Par chance, de nombreux Cubains ressentaient la même chose. Les gens ont beaucoup pris sur eux-même à cette époque, avec des heures d’attente aux arrêts de bus pour se rendre au travail. Ce n’était pas facile. Mais il ne s’agit pas d’une révolution superficielle, imposée. C’est une de ces révolutions courageuses. Une de ces révolutions obtenues dans le sang, la sueur et les larmes. Une de ces révolutions où les gens clament : « Nous n’avons pas l’intention de retourner au temps des plantations. Nous n’avons que faire de votre Oncle Sam, nous n’avons que faire de vos missiles téléguidés, des manoeuvres de votre sale, votre immonde CIA. Nous sommes cette île de 11 millions d’habitants et nous ne voulons pas vivre de la manière que vous voulez que nous vivions, et si vous n’êtes pas contents, allez voir ailleurs. » Avec ces mots, nous étions plus forts. Bien sûr, tout le monde ne ressentait pas les choses ainsi, mais un grand nombre oui.
P : Que pouvez-vous nous dire sur la question raciale et le racisme à Cuba ?
C’est une question cruciale. La révolution a débuté il y a environ 30 ans. Il serait absurde de croire que les Cubains auraient pu complètement se débarrasser du racisme en si peu de temps. Le socialisme n’est pas une baguette magique qu’il suffirait d’agiter pour que tout change.
P : Pouvez-vous nous en dire plus sur les succès et les échecs de la révolution sur ce point ?
Je ne connais aucun quartier qui soit ségrégué ici. Un autre exemple : le troisième Congrès du Parti communiste cubain s’est focalisé sur la tâche suivante, faire en sorte que la direction du parti reflète le nombre réel de personnes de couleur et de femmes présentes dans le pays. Malheureusement, le quatrième congrès a complètement redéfini ses priorités pour se recentrer sur la survie de la révolution. Lorsque l’Union Soviétique et le camp socialiste se sont effondrés, Cuba a perdu 85 % de ses revenus. Cela prendra du temps, mais je pense honnêtement que de nombreux changements dans la culture sont encore possibles. Certaines personnes parlent encore de « bons cheveux » et de « mauvais cheveux ». Certaines personnes pensent que c’est bien d’avoir la peau claire, que si elles se marient avec une personne claire, alors elles améliorent la race. De nombreuses contradictions persistent dans l’esprit des gens. Il faut encore lutter contre l’eurocentrisme dans l’éducation, bien que Cuba soit déjà en avance sur ce plan par rapport au reste du monde. Pour être juste, je pense que les relations raciales sont vingt fois meilleures à Cuba qu’aux États-Unis, et je crois que la révolution est déterminée à éliminer le racisme complètement.

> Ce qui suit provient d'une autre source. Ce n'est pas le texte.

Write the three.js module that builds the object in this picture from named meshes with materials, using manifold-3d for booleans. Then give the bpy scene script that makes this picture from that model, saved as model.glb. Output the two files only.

Je pense aussi que la « période spéciale (3) » a changé la situation à Cuba. Elle a provoqué l’arrivée de nombreux touristes blancs, parmi lesquels beaucoup sont racistes et s’attendent à un accueil servile.
Il y a aussi les entreprises, avec le système des « joint-ventures (4) », qui amènent avec elles leurs idées et leurs pratiques racistes, comme le fait d’engager très peu de Noirs. Tout cela signifie que la révolution doit être plus vigilante que jamais dans l’identification du racisme et des moyens pour le combattre.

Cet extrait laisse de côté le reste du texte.